As a black, married, mother, businesswoman and a Catholic, I have faced many challenges in business trying to follow Catholic teaching while simultaneously building a profitable business.
Sign of the Times
The Scriptures hold a stark warning for those who cannot recognise the most pressing issues of their generation: “And in the morning, ‘It will be foul weather today, for the sky is red and threatening.’ Hypocrites! You know how to discern the face of the sky, but you cannot discern the signs of the times” (Matthew 16:3).

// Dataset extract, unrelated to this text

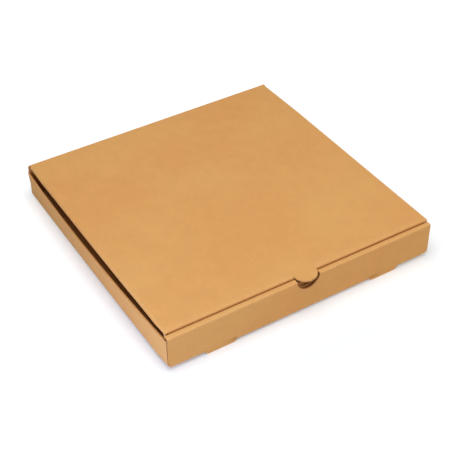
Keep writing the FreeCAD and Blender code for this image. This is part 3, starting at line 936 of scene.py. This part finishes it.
# %% [markdown]
# ## Cut edges
# Where the knife crosses the flutes, the edge shows two papers and a wavy one between
# them, with dark hollows: the edge itself is flat, so the hollows are painted shade.
# Along a flute, or where a curved knife has pressed the board shut, it shows pale torn
# paper. The mark from board_skin says which of the two it is. Only the ends of the front
# wall are wide open, and they are painted dark as well: painted shade of the slack gap
# that lies behind them, beside the corner fold.

# %% Cut edges
TORN = (0.68, 0.335, 0.115, 1)
# painted shade of the slack gap beside the front wall's ends
END_GAP_SHADE = (0.40, 0.165, 0.05, 1)
# painted shade for the dark hollows between the flutes, on a cut edge that is flat
HOLLOW_SHADE = (0.26, 0.10, 0.026, 1)

place = add(tree, "ShaderNodeSeparateXYZ", {0: section}).outputs
phase = sum_of(tree, "MULTIPLY", place["X"], 2 * math.pi / PITCH)
wave = sum_of(tree, "MULTIPLY_ADD", sum_of(tree, "SINE", phase, 0.0), 0.33, 0.5)
off_wave = sum_of(tree, "ABSOLUTE", sum_of(tree, "SUBTRACT", place["Y"], wave), 0.0)
off_middle = sum_of(tree, "ABSOLUTE", sum_of(tree, "SUBTRACT", place["Y"], 0.5), 0.0)
on_wave = stretched(tree, off_wave, 0.14, 0.08)
on_liner = stretched(tree, off_middle, 0.34, 0.38)
solid = sum_of(tree, "MAXIMUM", on_wave, on_liner)
cut = add(tree, "ShaderNodeAttribute", attribute_name="cut").outputs["Fac"]
is_open = stretched(tree, cut, 0.5, 0.9)
# painted shade in the flute hollows: full on open flutes, half on half-shut ones
hollow_shade = sum_of(tree, "MULTIPLY", is_open, sum_of(tree, "SUBTRACT", 1.0, solid))
edge_paper_and_gap_shade = over(tree, stretched(tree, cut, 0.8, 0.95), TORN, END_GAP_SHADE)
edge = over(tree, hollow_shade, edge_paper_and_gap_shade, HOLLOW_SHADE)
shaded = over(tree, stretched(tree, cut, 0.1, 0.3), shaded, edge)
tree.links.new(shaded, paint.inputs["Base Color"])

# %% [markdown]
# ## Relief and gloss
# The paper is matt, and a little less so between its fibres. Its relief is far too fine
# for the mesh, so it is bump: each layer has its height in millimetres, and Distance
# turns those into metres.

# %% Bump and gloss of the board
MOTTLE_HIGH, FIBRE_HIGH, FLUTE_HIGH, SCUFF_HIGH = 0.07, 0.012, 0.006, 0.05
GLOSS = 0.14

relief = sum_of(tree, "MULTIPLY", fibres, FIBRE_HIGH)
relief = sum_of(tree, "MULTIPLY_ADD", mottle, MOTTLE_HIGH, relief)
relief = sum_of(tree, "MULTIPLY_ADD", dimple, FLUTE_HIGH, relief)
scuffs = sum_of(tree, "MULTIPLY", rubbed, noise(tree, blank, 900, 2))
relief = sum_of(tree, "MULTIPLY_ADD", scuffs, SCUFF_HIGH, relief)
bump = add(tree, "ShaderNodeBump", {"Height": relief, "Distance": 0.001, "Strength": 1.0})
tree.links.new(bump.outputs["Normal"], paint.inputs["Normal"])
tree.links.new(stretched(tree, fibres, 0.3, 0.7, 0.74, 0.88), paint.inputs["Roughness"])
paint.inputs["Specular IOR Level"].default_value = GLOSS
for piece in (tray, lid, hinge):
    piece.data.materials.append(board)
print(len(tree.nodes), "nodes in", board.name)

# %% [markdown]
# ## Table and light
# The box stands on a plain white table that takes only a soft shadow. It rests on its two
# feet and on the rear crease, which is 3.5 mm higher, so the table top leans by that much.
# To the camera the table glows a little besides what the lamps give it, and more behind,
# on the right and far away, where they reach less, so that it is white up to the shadow.
# Light Path tells the camera's rays from those that light the box.

# %% Table
REACH = 3.0
slope = UNDER / (REAR - FRONT)
ends = (-REACH, REACH)
corners = [(x, y, (y - FRONT / 1000) * slope) for y in ends for x in ends]
table_mesh = bpy.data.meshes.new("table")
table_mesh.from_pydata(corners, [], [(0, 1, 3, 2)])
table = bpy.data.objects.new("table", table_mesh)
bpy.context.scene.collection.objects.link(table)


def seen_directly(tree):
    """1 for rays of the camera and those through gloss or glass, else 0."""
    path = add(tree, "ShaderNodeLightPath").outputs
    either = sum_of(tree, "MAXIMUM", path["Is Camera Ray"], path["Is Glossy Ray"])
    return sum_of(tree, "MAXIMUM", either, path["Is Transmission Ray"])


GLOW, GLOW_BACK, GLOW_RIGHT = 0.29, 0.60, 0.20  # at the middle, and more for each metre
PLAIN_WHITE, SHOWN_WHITE = (0.8, 0.8, 0.8, 1), (0.86, 0.9, 0.91, 1)

white = bpy.data.materials.new("white_table")
white.use_nodes = True
tree = white.node_tree
tree.nodes.remove(tree.nodes["Principled BSDF"])
plain = add(tree, "ShaderNodeBsdfDiffuse", {"Color": PLAIN_WHITE})
shown = add(tree, "ShaderNodeBsdfDiffuse", {"Color": SHOWN_WHITE})
here = add(tree, "ShaderNodeTexCoord").outputs["Object"]
spot = add(tree, "ShaderNodeSeparateXYZ", {0: here}).outputs
rise = sum_of(tree, "MULTIPLY_ADD", spot["X"], GLOW_RIGHT, GLOW)
rise = sum_of(tree, "MULTIPLY_ADD", spot["Y"], GLOW_BACK, rise)
away = add(tree, "ShaderNodeVectorMath", {0: here}, operation="LENGTH")
far = stretched(tree, away.outputs["Value"], 0.2, 0.4)
glow = add(tree, "ShaderNodeEmission", {"Strength": sum_of(tree, "MAXIMUM", rise, far)})
lit = add(tree, "ShaderNodeAddShader", {0: shown.outputs[0], 1: glow.outputs[0]}).outputs[0]
choice = {0: seen_directly(tree), 1: plain.outputs[0], 2: lit}
surface = add(tree, "ShaderNodeMixShader", choice).outputs[0]
tree.links.new(surface, tree.nodes["Material Output"].inputs["Surface"])
table_mesh.materials.append(white)
print("table leans", round(UNDER, 1), "mm over the depth of the box")

# %% [markdown]
# ## Lamps
# A big soft lamp overhead, a little towards the viewer, lights the lid evenly. A second
# one stands in front. A third, small, weak and cool, stands low beside the left wall and
# lights its front more than its rear. The pale world fills the rest, so that no shadow is
# black, and to the camera it is plain white.

# %% Light
WORLD_FILL = 0.175
AIM = Vector((0, 0, 0.03))

world = bpy.data.worlds.new("studio")
bpy.context.scene.world = world
world.use_nodes = True
tree = world.node_tree
sky = tree.nodes["Background"]
sky.inputs["Color"].default_value = (1, 1, 1, 1)
strength = stretched(tree, seen_directly(tree), 0, 1, WORLD_FILL, 1.0)
tree.links.new(strength, sky.inputs["Strength"])


def lamp(name, place, size, power, colour=(1, 1, 1)):
    """A square soft lamp that faces the box, with its size in metres and power in watts."""
    light = bpy.data.lights.new(name, "AREA")
    light.size = size
    light.energy = power
    light.color = colour
    holder = bpy.data.objects.new(name, light)
    holder.location = place
    holder.rotation_euler = (AIM - Vector(place)).to_track_quat("-Z", "Y").to_euler()
    bpy.context.scene.collection.objects.link(holder)
    print(f"{name}: {power} W")


lamp("overhead", (-0.1, -0.13, 1.33), 1.1, 13.1)
lamp("front", (0.3, -1.15, 0.6), 0.8, 3.6)
lamp("low_left", (-0.45, -0.22, 0.1), 0.18, 0.48, (0.84, 1.03, 1.7))
bpy.context.scene.view_settings.view_transform = "Standard"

These words challenge today’s business and government leaders to be “woke” and recognise the direction the world is taking. This is especially true at a time when we are realising that it’s no longer business as usual. The signs of the times clearly indicate that gender-based violence and femicide, racism, sexism, and social injustice can no longer be tolerated. Women in 21st century South Africa can no longer be excluded from mainstream business and leadership roles.
Income disparity based on gender and race
The webinar addressed the concern that South African women are consistently paid less than men. There is no industry where they are paid more than men, according to a 2019 report by PricwaterhouseCoopers (PwC).
The PwC executive directors report for South Africa showed that men in healthcare are paid roughly 28.1% more than women. Men working in media and general retail earn about 25.1% more than women.
In South Africa’s technology industry, men are paid 22.9% more than women, and 21.8% more than women in the financial sector. World Bank statistics showed that in 2019, women comprise 50.72% of the population. but in April 2019, women only represented 3.31% of all the CEOs of companies listed in the Johannesburg Stock Exchange. In the top 40 JSE-listed companies there is not a single woman CEO.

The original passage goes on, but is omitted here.